The Number Ones

March 23, 1996

The Number Ones: Céline Dion’s “Because You Loved Me”

Stayed at #1:

6 Weeks

In The Number Ones, I’m reviewing every single #1 single in the history of the Billboard Hot 100, starting with the chart’s beginning, in 1958, and working my way up into the present.


At some point, the 1996 Robert Redford/Michelle Pfeiffer romance Up Close & Personal was supposed to be a serious Broadcast News-style film about the way the news media chews people up and spits them out. Joan Didion and her husband John Gregory Dunne wrote a script about the short, troubled life of Jessica Savitch, a news anchor who died young in a car crash. Touchstone, the Disney subsidiary that ultimately released the film, kept making Didion and Dunne rewrite that script; over eight years, they churned out 27 drafts until it became the dewy love story that finally opened in theaters. Soon afterwards, Dunne published Monster: Living Off The Big Screen, his memoir about trying to navigate Hollywood’s nutso development process.

When Up Close & Personal finally came out in March of 1996, it had virtually nothing to do with the story that Didion and Dunne had tried to tell. It had become a Star Is Born-style thing about a promising young reporter who falls in love with the veteran newsman who’s been serving as her mentor. Up Close & Personal did just-OK box-office business, but Disney evidently succeeded in its goal. It turned this Didion/Dunne script into the kind of film that could comfortably accommodate a Céline Dion soundtrack ballad.
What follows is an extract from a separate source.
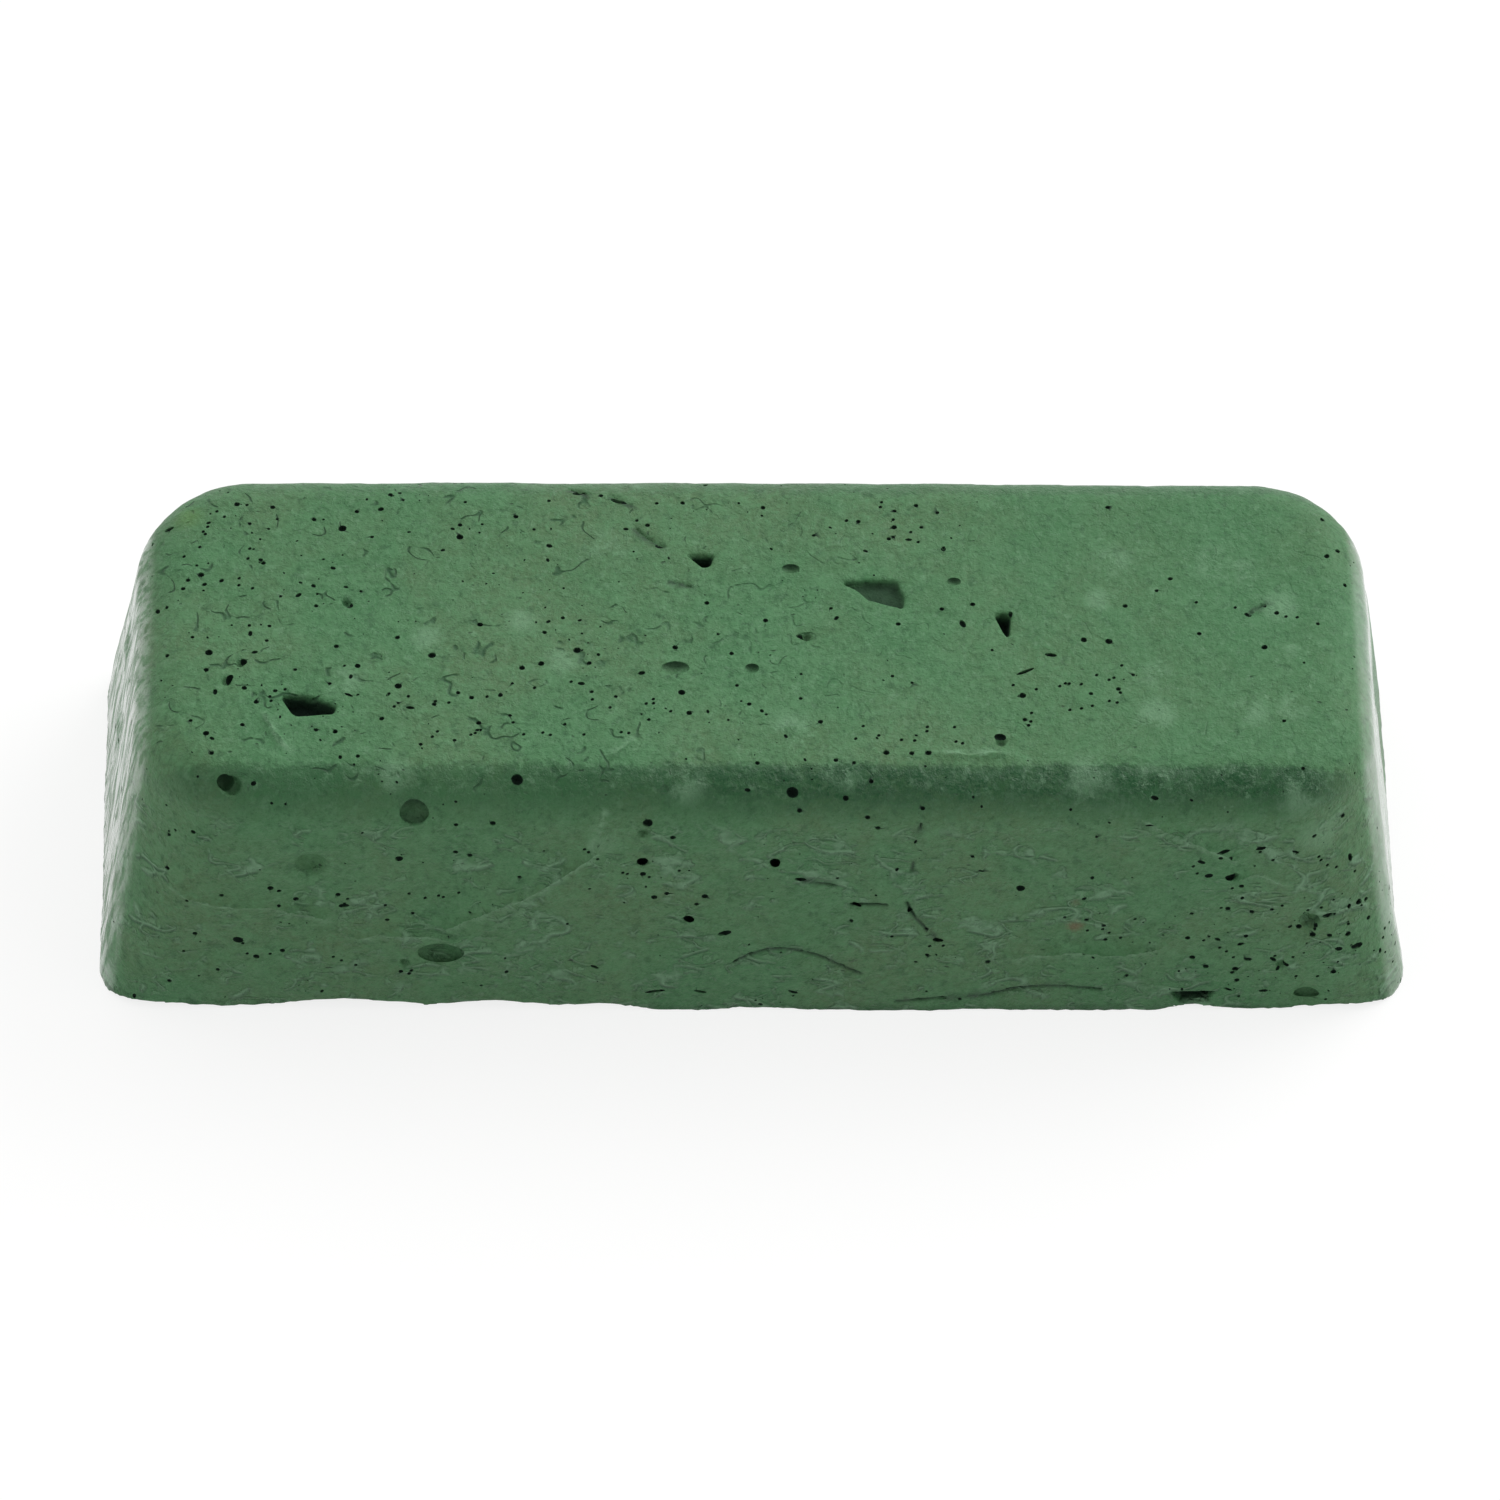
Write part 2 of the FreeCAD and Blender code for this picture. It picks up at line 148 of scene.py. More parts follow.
# Burst bubbles: the two coordinates and the mouth's radius
BUBBLES = {
    "top": (
        (-43.4, 13.5, 0.24), (-40.4, 13.1, 0.21), (-40.0, 11.8, 0.13), (-42.3, 11.3, 0.16),
        (-40.7, 10.7, 0.13), (-41.4, 9.6, 0.11), (-34.5, 10.8, 0.34), (-36.9, 11.8, 0.19),
        (-36.1, 11.8, 0.11), (-33.3, 12.7, 0.19), (-30.5, 14.7, 0.21), (-29.4, 14.0, 0.13),
        (-24.6, 11.2, 0.19), (-24.6, 9.9, 0.29), (-19.9, 12.2, 0.21), (-32.0, 9.9, 0.16),
        (-46.3, 5.7, 0.26), (-47.4, 5.1, 0.19), (-47.8, 4.2, 0.19), (-41.1, 7.0, 0.21), (-49.3, 2.4, 0.16),
        (-39.6, 3.3, 0.13), (-40.5, -0.0, 0.16), (-40.7, -1.6, 0.16), (-46.9, -1.2, 0.16),
        (-45.5, -2.9, 0.32), (-45.7, -4.8, 0.21), (-42.8, -4.0, 0.32), (-42.5, -6.8, 0.21),
        (-49.1, -3.0, 0.19), (-41.5, -8.3, 0.21), (-46.9, -10.3, 0.16), (-45.6, -11.7, 0.26),
        (-42.6, -10.8, 0.19), (-36.5, -11.3, 0.19), (-34.9, -11.5, 0.21), (-34.0, 2.5, 0.32),
        (-32.9, 3.9, 0.13), (-29.8, -1.2, 0.21), (-33.1, -4.4, 0.24), (-34.9, -2.2, 0.21),
        (-22.9, 0.2, 0.24), (-17.5, -0.6, 0.19), (-17.8, -4.0, 0.26), (-19.4, -4.5, 0.24),
        (-20.2, -6.2, 0.13), (-29.7, -6.6, 0.29), (-21.2, -7.5, 0.21), (-23.6, -7.8, 0.21),
        (-26.7, -8.5, 0.19), (-29.7, -8.4, 0.13), (-23.0, -10.5, 0.21), (-27.8, -12.8, 0.16),
        (-25.0, -12.4, 0.16), (-35.4, -6.3, 0.16), (-38.3, -4.8, 0.16), (-26.9, -3.2, 0.32),
        (-12.7, 14.7, 0.19), (-8.8, 11.3, 0.21), (-8.0, 13.8, 0.16), (-17.1, 14.0, 0.16), (5.2, 10.2, 0.16),
        (9.0, 11.8, 0.19), (13.9, 13.6, 0.19), (12.1, 13.0, 0.16), (12.0, 11.2, 0.24), (11.9, 10.1, 0.16),
        (14.3, 11.2, 0.16), (15.7, 12.8, 0.16), (16.1, 8.7, 0.21), (-3.9, 2.6, 0.21), (1.0, 0.8, 0.21),
        (6.5, 2.1, 0.16), (12.1, 0.4, 0.21), (18.4, 2.6, 0.21), (15.8, 2.1, 0.19), (-6.6, -2.3, 0.24),
        (-1.9, -2.9, 0.19), (-3.0, -0.8, 0.13), (-14.8, -2.5, 0.32), (-13.8, -3.9, 0.21),
        (-13.6, -7.1, 0.16), (-11.6, -7.6, 0.16), (-6.1, -7.2, 0.29), (-0.5, -8.4, 0.19), (0.9, -9.5, 0.13),
        (-5.5, -9.4, 0.24), (-1.5, -6.4, 0.16), (5.4, -10.3, 0.21), (3.8, -7.7, 0.16), (13.1, -6.1, 0.13),
        (30.1, 13.4, 0.19), (49.6, 9.0, 0.21), (50.2, 5.3, 0.19), (48.4, 12.5, 0.19), (35.1, 5.5, 0.21),
        (33.9, 4.2, 0.16), (31.2, 2.5, 0.21), (37.3, -0.6, 0.19), (27.6, -1.3, 0.26), (29.7, -1.4, 0.29),
        (43.9, 1.7, 0.21), (42.7, -2.1, 0.26), (47.3, 0.5, 0.16), (28.0, -7.2, 0.19), (30.3, -6.7, 0.21),
        (31.6, -5.1, 0.16), (22.3, -7.4, 0.29), (22.4, -10.0, 0.19), (22.7, -10.6, 0.16),
        (44.0, -10.1, 0.16),
    ),
    "shoulder": (
        (-19.8, 35.5, 0.48), (-28.5, 64.0, 0.24), (-21.8, 82.1, 0.24), (-40.1, 59.6, 0.13),
        (-39.0, 60.7, 0.11), (-45.1, 5.1, 0.19), (10.8, 2.5, 0.26), (12.9, 3.2, 0.21), (14.3, 3.2, 0.26),
        (6.6, 13.3, 0.19), (0.1, 16.5, 0.19), (8.1, 16.3, 0.16), (9.5, 37.1, 0.19), (7.4, 54.2, 0.24),
        (3.0, 48.4, 0.48), (3.6, 66.2, 0.21), (-9.0, 80.8, 0.4), (9.2, 73.9, 0.21), (10.1, 86.3, 0.21),
        (13.8, 64.1, 0.19), (45.4, 20.7, 0.16),
    ),
    "front": (
        (-40.3, 15.2, 0.26), (-39.6, 14.8, 0.19), (-38.2, 13.8, 0.24), (-44.4, 14.2, 0.19),
        (-49.6, 16.6, 0.19), (-34.7, 14.4, 0.21), (-29.6, 19.0, 0.32), (-24.9, 19.8, 0.21),
        (-23.7, 19.4, 0.21), (-49.8, 20.1, 0.16), (-49.2, 20.8, 0.13), (-39.4, 7.4, 0.21),
        (-41.6, 6.6, 0.26), (-46.7, 9.4, 0.21), (-29.5, 4.9, 0.19), (-28.8, 4.6, 0.16), (-19.6, 16.8, 0.16),
        (-9.4, 18.6, 0.53), (-9.3, 17.2, 0.24), (-8.3, 14.3, 0.26), (-7.3, 14.8, 0.21), (-4.1, 14.5, 0.26),
        (-4.8, 13.5, 0.19), (-5.3, 11.5, 0.48), (1.7, 18.4, 0.48), (13.0, 12.6, 0.24), (14.6, 10.3, 0.13),
        (14.7, 7.1, 0.19), (-6.9, 21.8, 0.24), (22.2, 15.5, 0.37), (18.1, 19.4, 0.16), (28.3, 21.8, 0.13),
        (40.7, 15.6, 0.21), (39.7, 12.8, 0.21), (36.7, 12.2, 0.16), (43.4, 12.6, 0.16), (36.5, 9.2, 0.21),
        (38.3, 9.3, 0.13), (41.4, 9.3, 0.19), (37.0, 6.7, 0.24), (38.2, 5.6, 0.24), (40.7, 5.2, 0.26),
        (40.9, 3.8, 0.21), (48.7, 13.4, 0.11), (51.8, 12.2, 0.29), (53.2, 12.2, 0.21), (53.2, 10.1, 0.21),
        (50.2, 9.1, 0.26), (49.0, 4.8, 0.24), (50.8, 22.3, 0.21), (47.0, 9.5, 0.26), (27.9, 11.5, 0.19),
        (29.4, 10.8, 0.16), (29.6, 9.0, 0.16), (31.6, 4.5, 0.16), (46.3, 11.9, 0.24), (45.8, 10.3, 0.24),
        (47.0, 10.7, 0.21),
    ),
    "back": (
        (-38.0, 16.0, 0.42), (-22.0, 9.0, 0.3), (-12.0, 19.5, 0.26), (7.0, 14.0, 0.5), (15.0, 20.0, 0.28),
        (24.0, 12.0, 0.34), (37.0, 7.0, 0.44), (44.0, 15.0, 0.26), (-33.0, 6.0, 0.22), (-5.0, 8.0, 0.24),
    ),
    "left": (
        (-7.0, 14.0, 0.34), (5.0, 8.0, 0.26), (9.0, 18.0, 0.24),
    ),
    "right": (
        (6.0, 9.0, 0.4), (-4.0, 17.0, 0.26), (10.0, 15.0, 0.3),
    ),
}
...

In Fred Bronson’s Billboard Book Of Number 1 Hits, Kathy Nelson, the head of Disney’s music division, says that she and her company “were looking for the perfect love song” for Up Close & Personal. Naturally, they turned to Diane Warren, a woman who’d become an institution by churning out love ballads, often for movies. Warren, who’d already written five #1 hits and landed one Oscar nomination for Starship’s “Nothing’s Gonna Stop Us Now,” gave Disney a love song, though it wasn’t necessarily a romantic love song. Director John Avnet showed Warren the movie, and he also played her a tape of a gospel singer, telling her that this was the kind of thing he wanted. Warren then went off and wrote a song for her father.

Diane Warren, a native of Van Nuys, had started writing songs as a teenager, and her father, an insurance salesman, had taken her around to different music publishers, supporting her chosen career from jump. In the Bronson book, Warren says that she wrote “Because You Loved Me” while thinking about her father: “It was my way of thanking my dad because he really believed in me, in my talent. And all those times I was discouraged when I was going to publishers, he’d always tell me to have faith in myself.”

On paper, “Because You Loved Me” could be a song about a parent or a lover or a deity. The song never really concerns itself with the nature of the relationship. What matters is that the narrator feels supported and uplifted by the generic “you” of the title. At one point, Warren comes close to quoting directly from the similarly-themed “Wind Beneath My Wings,” a #1 hit seven years earlier: “You gave me wings and made me fly/ You touched my hand, I could touch the sky.” The song becomes a whole lot more touching when you know its context, but even without that, the sentiment still lands: “Maybe I don’t know that much, but I know this much is true/ I was blessed because I was loved by you.”

As written, “Because You Loved Me” is a soul ballad with a clear gospel influence, and Warren wanted to find a singer who could sell its gravity. Her first choice for “Because You Loved Me” was Toni Braxton, an artist who will soon appear in this column. Braxton’s camp turned the song down. Warren didn’t even consider Céline Dion, even though Dion had already recorded some of her songs. Warren knew that Dion had recently finished work on her album Falling Into You, the follow-up to her big English-language breakthrough The Colour Of My Love. The new album already had its rollout planned out. But Céline heard “Because You Loved Me” and loved it, so she recorded it with producer David Foster, and her label changed its plans, making “Because You Loved Me” the first single from the album.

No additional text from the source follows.